À l’heure où la nécessité d’une réforme en profondeur de nos institutions politiques est devenue une évidence pour de plus en plus de citoyens, le livre d’André Larocque, Robert Burns : le ministre de la démocratie citoyenne, est essentiel.
Il l’est d’abord bien sûr pour le récit qu’il nous fait du passage de Robert Burns en politique et du rôle qu’il a joué dans la mise en marche de la réforme démocratique que lui avait confiée René Lévesque, mais il l’est plus encore en raison de celui qui nous raconte cette histoire peu connue.
Nul autre qu’André Larocque, qui fut sous-ministre de Robert Burns à la fin des années 1970 et adjoint à la réforme démocratique, ne pouvait mieux raconter le cheminement de ce projet révolutionnaire de réforme démocratique qui était, on l’oublie trop souvent, au cœur même du projet de René Lévesque.
Le récit d’André Larocque nous permet de vivre en direct l’audace et la créativité qui ont inspiré la petite équipe de Robert Burns dans la mise en place des premières étapes d’un plan ambitieux de dix réformes démocratiques, qui n’a rien perdu de son actualité, ni de son urgence, car il a avorté en chemin, pour des raisons qui nous sont clairement expliquées, pour la première fois à ma connaissance, à savoir l’opposition des partis politiques, y compris celle de dirigeants notoires du Parti québécois.
Ce récit est d’autant plus unique et éclairant qu’André Larocque est sans contredit le meilleur défenseur de la démocratie citoyenne et des institutions démocratiques que nous ayons au Québec.
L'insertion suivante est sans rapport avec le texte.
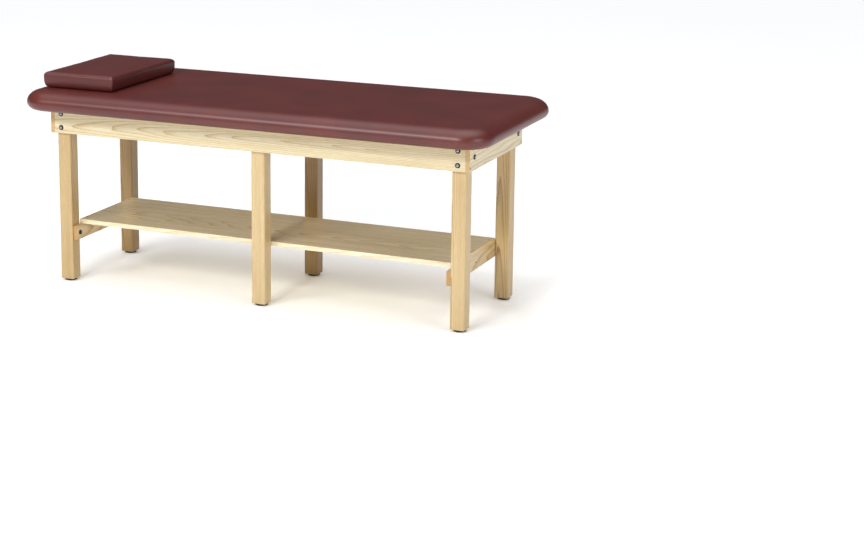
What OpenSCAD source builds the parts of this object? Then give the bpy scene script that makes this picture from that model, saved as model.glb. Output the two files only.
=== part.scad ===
// Medical exam table: a six-legged timber frame with an open shelf below,
// an upholstered top with a bullnose edge, and a loose head pillow.
// X runs from the head end to the foot end, Y from front to rear, Z up.
// The origin is on the floor below the centre of the frame.

/* [Frame] */
// Length of the frame over its end aprons
frame_l = 1760; // [1500:5:2000]
// Width of the frame over its long aprons
frame_w = 568; // [500:2:700]
// Height of the whole table without the pillow
table_h = 787; // [700:1:900]
// Height of the aprons
apron_h = 102; // [90:1:130]
// Thickness of the apron boards
apron_t = 18; // [15:0.5:24]
// Radius of the eased edges of the apron boards
apron_ease = 2.5; // [1:0.5:4]

/* [Legs] */
// Side of the square legs
leg_w = 57; // [48:1:70]
// Radius of the upright edges of the legs
leg_round = 5; // [2:0.5:8]
// Chamfer round the foot of each leg
leg_chamfer = 3; // [1:0.5:5]
// Offset of the middle pair of legs towards the foot end
middle_leg_x = 22; // [-40:1:40]

/* [Glides] */
// Diameter of the round glides
glide_d = 48; // [36:1:54]
// Thickness of the glides
glide_t = 8; // [5:0.5:12]
// Radius of the lower edge of the glides
glide_ease = 3; // [1:0.5:4]

/* [Shelf] */
// Height of the upper face of the shelf
shelf_z = 246; // [180:1:320]
// Thickness of the shelf panel
shelf_t = 18; // [15:0.5:24]
// Height of the rails that carry the shelf
shelf_rail_h = 57; // [40:1:70]
// Thickness of the rails that carry the shelf
shelf_rail_t = 19; // [15:0.5:24]
// Length by which a rail's ends stay behind the outer faces of the legs
shelf_rail_setback = 8; // [2:1:20]

/* [Top] */
// Distance by which the top stands out past the frame at each end
end_overhang = 90; // [66:1:130]
// Distance by which the top stands out past the frame at each long side
side_overhang = 121; // [66:1:140]
// Thickness of the upholstered top
top_t = 78; // [60:1:100]
// Corner radius of the top in plan
top_corner = 115; // [90:1:140]
// Depth of the bullnose below, from the top's edge to its flat underside
bullnose = 36; // [28:1:40]
// Depth of the bullnose above, where the top rolls over to its edge
top_roll = 62; // [40:1:75]
// Height of the crown in the middle of the top
top_crown = 3; // [1:0.5:6]
// Thickness of the board inside the top
board_t = 18; // [12:1:22]
// Thickness of the vinyl covers
vinyl_t = 1.2; // [0.8:0.1:2]
// Width of the vinyl that is turned under the board
turn_under = 24; // [15:1:30]

/* [Pillow] */
// Length of the pillow along the table
pillow_l = 306; // [250:2:360]
// Width of the pillow across the table
pillow_w = 500; // [400:2:560]
// Height of the pillow at its edges
pillow_h = 58; // [45:1:80]
// Crown of the pillow's upper face
pillow_crown = 5; // [2:0.5:12]
// Radius of the pillow's long soft edges
pillow_edge = 14; // [10:1:20]
// Corner radius of the pillow in plan
pillow_corner = 9; // [6:1:20]
// Depth by which the pillow's sides are drawn in below
pillow_draw = 5; // [2:0.5:8]
// Distance of the pillow's centre from the head end of the top
pillow_from_end = 220; // [200:5:400]
// Place of the pillow's centre across the table
pillow_y = -37; // [-100:1:100]

/* [Bolts] */
// Diameter of the apron bolts
bolt_d = 8; // [6:0.5:10]
// Diameter of the domed bolt heads
bolt_head_d = 10.5; // [9.5:0.5:14]
// Height of the domed bolt heads
bolt_head_h = 4; // [3:0.5:6]
// Diameter of the cup washers
cup_d = 20; // [16:0.5:24]
// Height of the cup washers
cup_h = 3.5; // [2:0.5:5]
// Height of the lower bolts above the aprons' lower edges
bolt_low = 23; // [18:1:30]
// Height of the upper bolts above the aprons' lower edges
bolt_high = 77; // [65:1:85]
// Width of the nuts across flats
nut_w = 13; // [11:0.5:17]
// Height of the nuts
nut_h = 6.5; // [5:0.5:8]
// Diameter of the flat washers under the nuts
washer_d = 20; // [17:0.5:24]
// Thickness of the flat washers under the nuts
washer_t = 1.6; // [1:0.2:2.4]

/* [Screws] */
// Diameter of the wood screws
screw_d = 4; // [3:0.5:5]
// Diameter of the screw heads
screw_head_d = 8; // [7:0.5:10]
// Depth of the screw heads in their counterbores
screw_head_t = 2.5; // [2:0.5:4]
// Height of the apron corner screws above the aprons' lower edges
corner_screw_z = 13; // [9:1:20]

/* [Brackets] */
// Length of each flange of the brackets under the top
bracket_l = 32; // [26:1:40]
// Width of the brackets
bracket_w = 24; // [20:1:32]
// Thickness of the brackets
bracket_t = 2.5; // [2:0.5:4]

/* [Hidden] */
$fn = 48;

// Clearance round every shank in its hole, and between soft parts
shank_gap = 0.2;
soft_gap = 0.3;
// Overrun of cutting shapes
cut = 1;

board_z = table_h - top_t;
apron_z = board_z - apron_h;
half_l = frame_l / 2;
half_w = frame_w / 2;
top_l = frame_l + 2 * end_overhang;
top_w = frame_w + 2 * side_overhang;
pillow_x = pillow_from_end - top_l / 2;
// Centres of the corner legs
leg_x = half_l - apron_t - leg_w / 2;
leg_y = half_w - apron_t - leg_w / 2;
leg_xs = [-leg_x, middle_leg_x, leg_x];
// Half size of the shelf, which fits between the legs
shelf_half_l = leg_x - leg_w / 2;
shelf_half_w = leg_y - leg_w / 2;
shelf_under = shelf_z - shelf_t;
rail_z = shelf_under - shelf_rail_h;
rail_half_y = leg_y + leg_w / 2 - shelf_rail_setback;
rail_mid_z = rail_z + shelf_rail_h / 2;
shelf_screw_y = shelf_half_w * 0.8;
// Long screws reach this far into the second piece
screw_bite = 26;
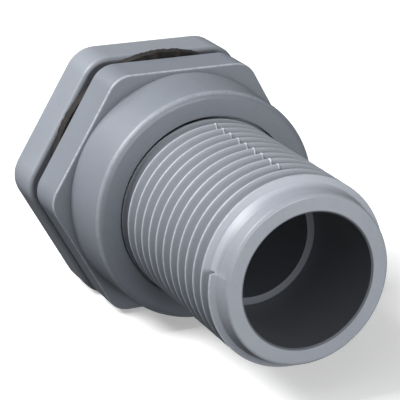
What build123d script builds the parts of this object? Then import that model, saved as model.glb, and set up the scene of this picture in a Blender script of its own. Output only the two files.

La force de son discours vient du fait que, plus que tout autre, il a compris que c’est la souveraineté du peuple qui est le fondement de la démocratie et qui doit inspirer toutes ses institutions, comme il l’a magistralement démontré dans ses livres trop peu connus : Au pouvoir, citoyens! Mettre fin à l’usurpation des partis politiques et Dialogue avec Claude Béland sur une constitution du Québec d’aujourd’hui.
André Larocque a été, avec Robert Burns, l’artisan des lois sur le financement des partis politiques, sur les élections, sur la carte électorale, sur les consultations populaires (référendums) et sur l’accès à l’information, et il a encore en main des projets de loi qui n’ont pu voir le jour, à savoir les lois sur le mode de scrutin proportionnel régional, l’initiative populaire, le système présidentiel et la séparation des pouvoirs, la décentralisation territoriale et la convocation d’une assemblée constituante tirée au sort pour coordonner la rédaction d’une constitution québécoise.
Il a aussi été l’artisan, avec Claude Béland, de l’extraordinaire exercice démocratique des États généraux sur la réforme des institutions démocratiques de 2003, dont les résultats ont malheureusement été ignorés par les gouvernements, et, en plus d’avoir conseillé plusieurs politiciens et militants, il a aussi été partie prenante de la dernière intervention publique de Robert Burns dans un mémoire percutant sur le financement des partis politiques, malheureusement ignoré de la commission Charbonneau.
Ce dernier livre de Larocque est une bombe pour tous les politiciens et les partis politiques qui exercent ou ambitionnent d’exercer le pouvoir et de représenter les citoyens. La nouvelle loi sur le financement des partis politiques, dont se targuent les partis politiques pour nous rassurer sur leur intégrité, y est sévèrement dénoncée comme l’ultime perversion du projet initial de René Lévesque et de Robert Burns.
Lors du lancement du livre à la Bibliothèque de l’Assemblée nationale, Claude Béland, André Larocque et moi avons pris la parole dans un plaidoyer pour une réforme de notre démocratie par les citoyens eux-mêmes, puisque, de toute évidence, « les partis politiques ne feront jamais rien pour redonner le pouvoir aux citoyens » (Claude Béland). Et ce lieu où les citoyens pourraient dicter les nouvelles règles du jeu, c’est, au dire des intervenants, quelque chose comme une assemblée constituante citoyenne indépendante des partis, chargée de proposer une constitution au peuple québécois et son adoption par référendum.
Inutile de dire que plusieurs politiciens se sont vite sentis visés et se sont éclipsés en douce. Comme toujours, ils laisseront le silence et le temps éteindre le feu, mais cette prise de parole étonnamment énergique et décontractée, dans cette enceinte de l’Assemblée nationale, ajoutée aux mises en accusation en cours de politiciens de premier plan, me semble préluder à une sorte d’éclatement de la mascarade qui nous tient lieu de démocratie.